Seth Basham: As it relates to your clearance strategy, Gary, is the primary channel of clearance through your full-price stores and website as opposed to your outlets?
Gary Friedman: Yes. Yes. You want — like we’ve got way more galleries with way more people coming into them, right? And so — and we have a website, our full-price website is where we have the most traffic. So you don’t want to move product out of that channel right away. Like we have — yes, we would — you just back up inventory really fast. I mean this isn’t the luxury apparel business where they just throw it in a dumpster and burn it. This is furniture. We’re never going to run it exactly like the luxury apparel people or the luxury jewelry people and stuff like that. I mean, our business, we can’t throw away the product, and it’s just got a different thing. We’re going to have a different kind of outlet clearance model all the time.

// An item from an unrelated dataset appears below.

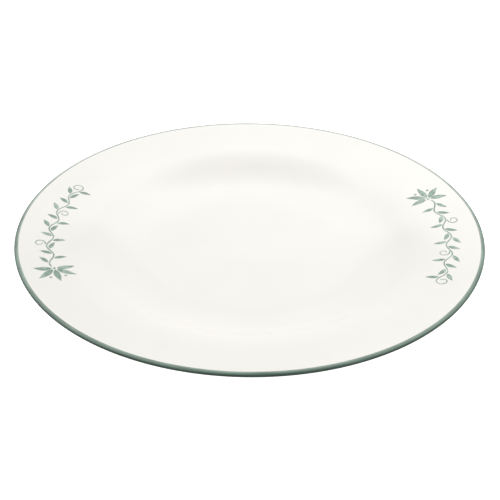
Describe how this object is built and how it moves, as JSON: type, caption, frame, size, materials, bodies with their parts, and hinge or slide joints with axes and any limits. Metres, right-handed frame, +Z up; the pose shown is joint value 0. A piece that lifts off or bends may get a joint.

Something comes back as a return, you can’t take it back at the store, can’t put it back on the shelf. I mean once it goes on a truck and it’s out of the box, you got to take it somewhere, so you have outlets because customer doesn’t like it or it’s got a tiny scratch or that you can’t fix or something is wrong, you’ve got to figure out what to do with it. But when you have plans to say, okay, here’s the collections, there’s things that are going to be going out that you’re going to be marking down and your demand falls pretty rapidly. That’s going to change your pricing strategy. It has to because you’ve got inventory that’s on order that’s coming in. Bulky goods like ours, you better keep that inventory moving because Fernando is sitting here, if we don’t move the inventory, he will figure out — he’ll have to figure out where to put it, and we might not like what he does with it.
Seth Basham: Okay. Lastly, if I may, a point of clarification. Did you say earlier that you could do 20% operating margins next year if you pulled back on a lot of investments? So, with this tough macro environment, should we think of 20% as sort of the high watermark for next year?